* **TASK GOAL**
Quote the listing below in its entirety.

* **SOURCE MATERIAL**
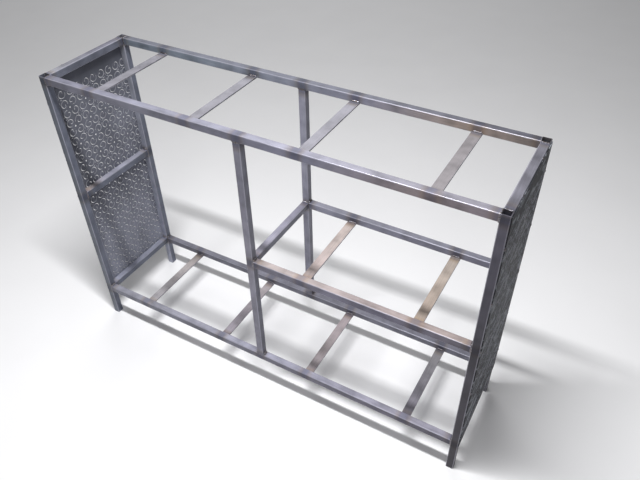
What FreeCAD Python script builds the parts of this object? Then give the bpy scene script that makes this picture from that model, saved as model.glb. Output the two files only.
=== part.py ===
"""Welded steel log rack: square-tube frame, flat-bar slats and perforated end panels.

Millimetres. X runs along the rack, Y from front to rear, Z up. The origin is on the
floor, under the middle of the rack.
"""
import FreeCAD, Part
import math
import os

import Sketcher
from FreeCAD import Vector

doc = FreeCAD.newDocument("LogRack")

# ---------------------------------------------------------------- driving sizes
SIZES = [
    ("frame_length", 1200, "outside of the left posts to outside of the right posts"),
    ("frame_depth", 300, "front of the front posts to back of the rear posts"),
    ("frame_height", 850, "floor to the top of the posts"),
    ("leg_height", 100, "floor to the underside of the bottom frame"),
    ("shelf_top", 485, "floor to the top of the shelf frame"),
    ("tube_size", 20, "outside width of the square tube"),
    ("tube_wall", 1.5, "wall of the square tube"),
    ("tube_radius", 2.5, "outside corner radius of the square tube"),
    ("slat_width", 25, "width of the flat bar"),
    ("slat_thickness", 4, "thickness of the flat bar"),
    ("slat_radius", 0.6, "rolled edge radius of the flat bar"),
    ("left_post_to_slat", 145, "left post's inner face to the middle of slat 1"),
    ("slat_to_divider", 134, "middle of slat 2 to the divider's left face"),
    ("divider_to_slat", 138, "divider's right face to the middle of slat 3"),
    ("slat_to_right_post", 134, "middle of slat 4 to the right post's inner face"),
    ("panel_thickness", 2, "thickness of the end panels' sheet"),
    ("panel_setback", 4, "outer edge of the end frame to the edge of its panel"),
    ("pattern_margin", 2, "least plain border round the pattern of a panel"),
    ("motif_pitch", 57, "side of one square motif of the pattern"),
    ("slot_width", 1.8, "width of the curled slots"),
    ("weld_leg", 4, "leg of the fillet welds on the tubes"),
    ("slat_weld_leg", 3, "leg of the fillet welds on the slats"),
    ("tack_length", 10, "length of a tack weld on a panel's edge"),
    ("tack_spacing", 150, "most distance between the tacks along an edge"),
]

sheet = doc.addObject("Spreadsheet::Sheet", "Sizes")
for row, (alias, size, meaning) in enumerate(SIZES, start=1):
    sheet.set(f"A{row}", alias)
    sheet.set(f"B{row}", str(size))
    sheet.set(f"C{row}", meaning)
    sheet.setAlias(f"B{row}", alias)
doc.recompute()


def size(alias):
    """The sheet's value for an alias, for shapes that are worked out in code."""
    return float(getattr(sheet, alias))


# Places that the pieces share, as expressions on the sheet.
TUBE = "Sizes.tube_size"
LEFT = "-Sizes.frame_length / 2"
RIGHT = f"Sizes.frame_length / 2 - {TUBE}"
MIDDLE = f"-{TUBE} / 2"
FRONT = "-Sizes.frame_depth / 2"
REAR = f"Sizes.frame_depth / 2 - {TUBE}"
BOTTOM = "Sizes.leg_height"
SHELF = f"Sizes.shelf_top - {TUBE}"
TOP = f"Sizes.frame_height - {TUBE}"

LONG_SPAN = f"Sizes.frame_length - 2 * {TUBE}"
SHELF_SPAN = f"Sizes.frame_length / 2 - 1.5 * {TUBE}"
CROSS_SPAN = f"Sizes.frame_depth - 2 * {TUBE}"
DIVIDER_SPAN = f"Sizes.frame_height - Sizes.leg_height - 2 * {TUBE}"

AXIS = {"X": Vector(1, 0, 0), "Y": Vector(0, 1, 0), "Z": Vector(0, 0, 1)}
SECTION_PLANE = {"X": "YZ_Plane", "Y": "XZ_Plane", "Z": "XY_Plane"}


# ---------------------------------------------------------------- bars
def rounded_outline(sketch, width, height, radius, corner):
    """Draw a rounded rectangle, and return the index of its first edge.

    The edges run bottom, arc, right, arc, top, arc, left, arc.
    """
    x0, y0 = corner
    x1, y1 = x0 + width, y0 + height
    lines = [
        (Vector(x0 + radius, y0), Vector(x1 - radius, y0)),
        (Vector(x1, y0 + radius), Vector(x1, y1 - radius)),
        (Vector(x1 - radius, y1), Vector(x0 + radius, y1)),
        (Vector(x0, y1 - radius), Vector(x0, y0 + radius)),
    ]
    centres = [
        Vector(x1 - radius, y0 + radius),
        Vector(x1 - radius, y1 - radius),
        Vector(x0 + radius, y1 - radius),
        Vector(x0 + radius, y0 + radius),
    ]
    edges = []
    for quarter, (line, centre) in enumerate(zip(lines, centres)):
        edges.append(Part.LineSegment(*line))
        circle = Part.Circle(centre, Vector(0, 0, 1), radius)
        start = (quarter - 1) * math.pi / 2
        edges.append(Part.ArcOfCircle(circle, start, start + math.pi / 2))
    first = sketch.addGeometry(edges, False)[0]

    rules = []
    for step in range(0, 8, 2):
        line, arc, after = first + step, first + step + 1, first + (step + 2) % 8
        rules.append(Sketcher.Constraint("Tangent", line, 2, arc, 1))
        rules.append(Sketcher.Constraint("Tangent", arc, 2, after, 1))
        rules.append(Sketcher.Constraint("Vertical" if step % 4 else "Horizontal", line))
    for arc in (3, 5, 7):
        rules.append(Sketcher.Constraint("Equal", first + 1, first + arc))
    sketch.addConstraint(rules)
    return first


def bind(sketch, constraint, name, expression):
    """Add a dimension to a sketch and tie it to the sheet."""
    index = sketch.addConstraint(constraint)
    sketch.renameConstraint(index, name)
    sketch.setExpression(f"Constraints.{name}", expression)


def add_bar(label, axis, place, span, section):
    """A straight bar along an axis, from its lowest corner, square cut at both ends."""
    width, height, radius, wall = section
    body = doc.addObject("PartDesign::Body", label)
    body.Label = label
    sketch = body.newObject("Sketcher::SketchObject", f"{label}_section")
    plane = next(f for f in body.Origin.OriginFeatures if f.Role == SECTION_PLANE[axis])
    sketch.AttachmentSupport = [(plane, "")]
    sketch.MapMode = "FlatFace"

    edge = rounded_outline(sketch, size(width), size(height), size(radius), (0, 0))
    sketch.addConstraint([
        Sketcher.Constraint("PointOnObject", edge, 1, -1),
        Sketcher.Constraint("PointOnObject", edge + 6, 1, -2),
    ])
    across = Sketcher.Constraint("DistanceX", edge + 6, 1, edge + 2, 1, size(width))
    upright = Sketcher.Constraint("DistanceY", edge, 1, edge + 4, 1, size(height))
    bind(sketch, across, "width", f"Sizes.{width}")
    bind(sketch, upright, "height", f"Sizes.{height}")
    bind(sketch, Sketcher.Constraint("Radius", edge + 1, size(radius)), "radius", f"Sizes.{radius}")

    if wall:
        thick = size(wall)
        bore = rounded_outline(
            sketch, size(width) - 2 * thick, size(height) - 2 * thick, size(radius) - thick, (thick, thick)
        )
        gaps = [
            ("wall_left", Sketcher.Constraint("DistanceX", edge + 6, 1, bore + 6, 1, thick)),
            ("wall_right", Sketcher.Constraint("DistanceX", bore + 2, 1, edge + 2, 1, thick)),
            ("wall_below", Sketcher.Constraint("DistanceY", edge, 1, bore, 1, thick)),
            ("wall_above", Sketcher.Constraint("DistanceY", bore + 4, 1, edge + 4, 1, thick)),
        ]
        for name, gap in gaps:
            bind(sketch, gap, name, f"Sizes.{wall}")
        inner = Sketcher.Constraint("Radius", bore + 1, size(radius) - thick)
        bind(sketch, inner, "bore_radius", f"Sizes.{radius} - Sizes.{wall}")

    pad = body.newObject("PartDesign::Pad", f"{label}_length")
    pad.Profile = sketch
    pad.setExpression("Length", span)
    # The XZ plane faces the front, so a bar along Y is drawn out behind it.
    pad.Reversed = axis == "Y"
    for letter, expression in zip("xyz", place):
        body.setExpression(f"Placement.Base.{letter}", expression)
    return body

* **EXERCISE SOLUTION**
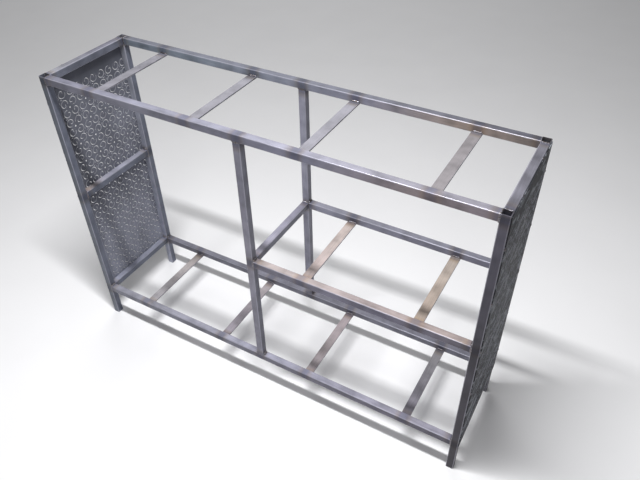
What FreeCAD Python script builds the parts of this object? Then give the bpy scene script that makes this picture from that model, saved as model.glb. Output the two files only.
=== part.py ===
"""Welded steel log rack: square-tube frame, flat-bar slats and perforated end panels.

Millimetres. X runs along the rack, Y from front to rear, Z up. The origin is on the
floor, under the middle of the rack.
"""
import FreeCAD, Part
import math
import os

import Sketcher
from FreeCAD import Vector

doc = FreeCAD.newDocument("LogRack")

# ---------------------------------------------------------------- driving sizes
SIZES = [
    ("frame_length", 1200, "outside of the left posts to outside of the right posts"),
    ("frame_depth", 300, "front of the front posts to back of the rear posts"),
    ("frame_height", 850, "floor to the top of the posts"),
    ("leg_height", 100, "floor to the underside of the bottom frame"),
    ("shelf_top", 485, "floor to the top of the shelf frame"),
    ("tube_size", 20, "outside width of the square tube"),
    ("tube_wall", 1.5, "wall of the square tube"),
    ("tube_radius", 2.5, "outside corner radius of the square tube"),
    ("slat_width", 25, "width of the flat bar"),
    ("slat_thickness", 4, "thickness of the flat bar"),
    ("slat_radius", 0.6, "rolled edge radius of the flat bar"),
    ("left_post_to_slat", 145, "left post's inner face to the middle of slat 1"),
    ("slat_to_divider", 134, "middle of slat 2 to the divider's left face"),
    ("divider_to_slat", 138, "divider's right face to the middle of slat 3"),
    ("slat_to_right_post", 134, "middle of slat 4 to the right post's inner face"),
    ("panel_thickness", 2, "thickness of the end panels' sheet"),
    ("panel_setback", 4, "outer edge of the end frame to the edge of its panel"),
    ("pattern_margin", 2, "least plain border round the pattern of a panel"),
    ("motif_pitch", 57, "side of one square motif of the pattern"),
    ("slot_width", 1.8, "width of the curled slots"),
    ("weld_leg", 4, "leg of the fillet welds on the tubes"),
    ("slat_weld_leg", 3, "leg of the fillet welds on the slats"),
    ("tack_length", 10, "length of a tack weld on a panel's edge"),
    ("tack_spacing", 150, "most distance between the tacks along an edge"),
]

sheet = doc.addObject("Spreadsheet::Sheet", "Sizes")
for row, (alias, size, meaning) in enumerate(SIZES, start=1):
    sheet.set(f"A{row}", alias)
    sheet.set(f"B{row}", str(size))
    sheet.set(f"C{row}", meaning)
    sheet.setAlias(f"B{row}", alias)
doc.recompute()


def size(alias):
    """The sheet's value for an alias, for shapes that are worked out in code."""
    return float(getattr(sheet, alias))


# Places that the pieces share, as expressions on the sheet.
TUBE = "Sizes.tube_size"
LEFT = "-Sizes.frame_length / 2"
RIGHT = f"Sizes.frame_length / 2 - {TUBE}"
MIDDLE = f"-{TUBE} / 2"
FRONT = "-Sizes.frame_depth / 2"
REAR = f"Sizes.frame_depth / 2 - {TUBE}"
BOTTOM = "Sizes.leg_height"
SHELF = f"Sizes.shelf_top - {TUBE}"
TOP = f"Sizes.frame_height - {TUBE}"

LONG_SPAN = f"Sizes.frame_length - 2 * {TUBE}"
SHELF_SPAN = f"Sizes.frame_length / 2 - 1.5 * {TUBE}"
CROSS_SPAN = f"Sizes.frame_depth - 2 * {TUBE}"
DIVIDER_SPAN = f"Sizes.frame_height - Sizes.leg_height - 2 * {TUBE}"

AXIS = {"X": Vector(1, 0, 0), "Y": Vector(0, 1, 0), "Z": Vector(0, 0, 1)}
SECTION_PLANE = {"X": "YZ_Plane", "Y": "XZ_Plane", "Z": "XY_Plane"}


# ---------------------------------------------------------------- bars
def rounded_outline(sketch, width, height, radius, corner):
    """Draw a rounded rectangle, and return the index of its first edge.

    The edges run bottom, arc, right, arc, top, arc, left, arc.
    """
    x0, y0 = corner
    x1, y1 = x0 + width, y0 + height
    lines = [
        (Vector(x0 + radius, y0), Vector(x1 - radius, y0)),
        (Vector(x1, y0 + radius), Vector(x1, y1 - radius)),
        (Vector(x1 - radius, y1), Vector(x0 + radius, y1)),
        (Vector(x0, y1 - radius), Vector(x0, y0 + radius)),
    ]
    centres = [
        Vector(x1 - radius, y0 + radius),
        Vector(x1 - radius, y1 - radius),
        Vector(x0 + radius, y1 - radius),
        Vector(x0 + radius, y0 + radius),
    ]
    edges = []
    for quarter, (line, centre) in enumerate(zip(lines, centres)):
        edges.append(Part.LineSegment(*line))
        circle = Part.Circle(centre, Vector(0, 0, 1), radius)
        start = (quarter - 1) * math.pi / 2
        edges.append(Part.ArcOfCircle(circle, start, start + math.pi / 2))
    first = sketch.addGeometry(edges, False)[0]

    rules = []
    for step in range(0, 8, 2):
        line, arc, after = first + step, first + step + 1, first + (step + 2) % 8
        rules.append(Sketcher.Constraint("Tangent", line, 2, arc, 1))
        rules.append(Sketcher.Constraint("Tangent", arc, 2, after, 1))
        rules.append(Sketcher.Constraint("Vertical" if step % 4 else "Horizontal", line))
    for arc in (3, 5, 7):
        rules.append(Sketcher.Constraint("Equal", first + 1, first + arc))
    sketch.addConstraint(rules)
    return first


def bind(sketch, constraint, name, expression):
    """Add a dimension to a sketch and tie it to the sheet."""
    index = sketch.addConstraint(constraint)
    sketch.renameConstraint(index, name)
    sketch.setExpression(f"Constraints.{name}", expression)


def add_bar(label, axis, place, span, section):
    """A straight bar along an axis, from its lowest corner, square cut at both ends."""
    width, height, radius, wall = section
    body = doc.addObject("PartDesign::Body", label)
    body.Label = label
    sketch = body.newObject("Sketcher::SketchObject", f"{label}_section")
    plane = next(f for f in body.Origin.OriginFeatures if f.Role == SECTION_PLANE[axis])
    sketch.AttachmentSupport = [(plane, "")]
    sketch.MapMode = "FlatFace"

    edge = rounded_outline(sketch, size(width), size(height), size(radius), (0, 0))
    sketch.addConstraint([
        Sketcher.Constraint("PointOnObject", edge, 1, -1),
        Sketcher.Constraint("PointOnObject", edge + 6, 1, -2),
    ])
    across = Sketcher.Constraint("DistanceX", edge + 6, 1, edge + 2, 1, size(width))
    upright = Sketcher.Constraint("DistanceY", edge, 1, edge + 4, 1, size(height))
    bind(sketch, across, "width", f"Sizes.{width}")
    bind(sketch, upright, "height", f"Sizes.{height}")
    bind(sketch, Sketcher.Constraint("Radius", edge + 1, size(radius)), "radius", f"Sizes.{radius}")

    if wall:
        thick = size(wall)
        bore = rounded_outline(
            sketch, size(width) - 2 * thick, size(height) - 2 * thick, size(radius) - thick, (thick, thick)
        )
        gaps = [
            ("wall_left", Sketcher.Constraint("DistanceX", edge + 6, 1, bore + 6, 1, thick)),
            ("wall_right", Sketcher.Constraint("DistanceX", bore + 2, 1, edge + 2, 1, thick)),
            ("wall_below", Sketcher.Constraint("DistanceY", edge, 1, bore, 1, thick)),
            ("wall_above", Sketcher.Constraint("DistanceY", bore + 4, 1, edge + 4, 1, thick)),
        ]
        for name, gap in gaps:
            bind(sketch, gap, name, f"Sizes.{wall}")
        inner = Sketcher.Constraint("Radius", bore + 1, size(radius) - thick)
        bind(sketch, inner, "bore_radius", f"Sizes.{radius} - Sizes.{wall}")

    pad = body.newObject("PartDesign::Pad", f"{label}_length")
    pad.Profile = sketch
    pad.setExpression("Length", span)
    # The XZ plane faces the front, so a bar along Y is drawn out behind it.
    pad.Reversed = axis == "Y"
    for letter, expression in zip("xyz", place):
        body.setExpression(f"Placement.Base.{letter}", expression)
    return body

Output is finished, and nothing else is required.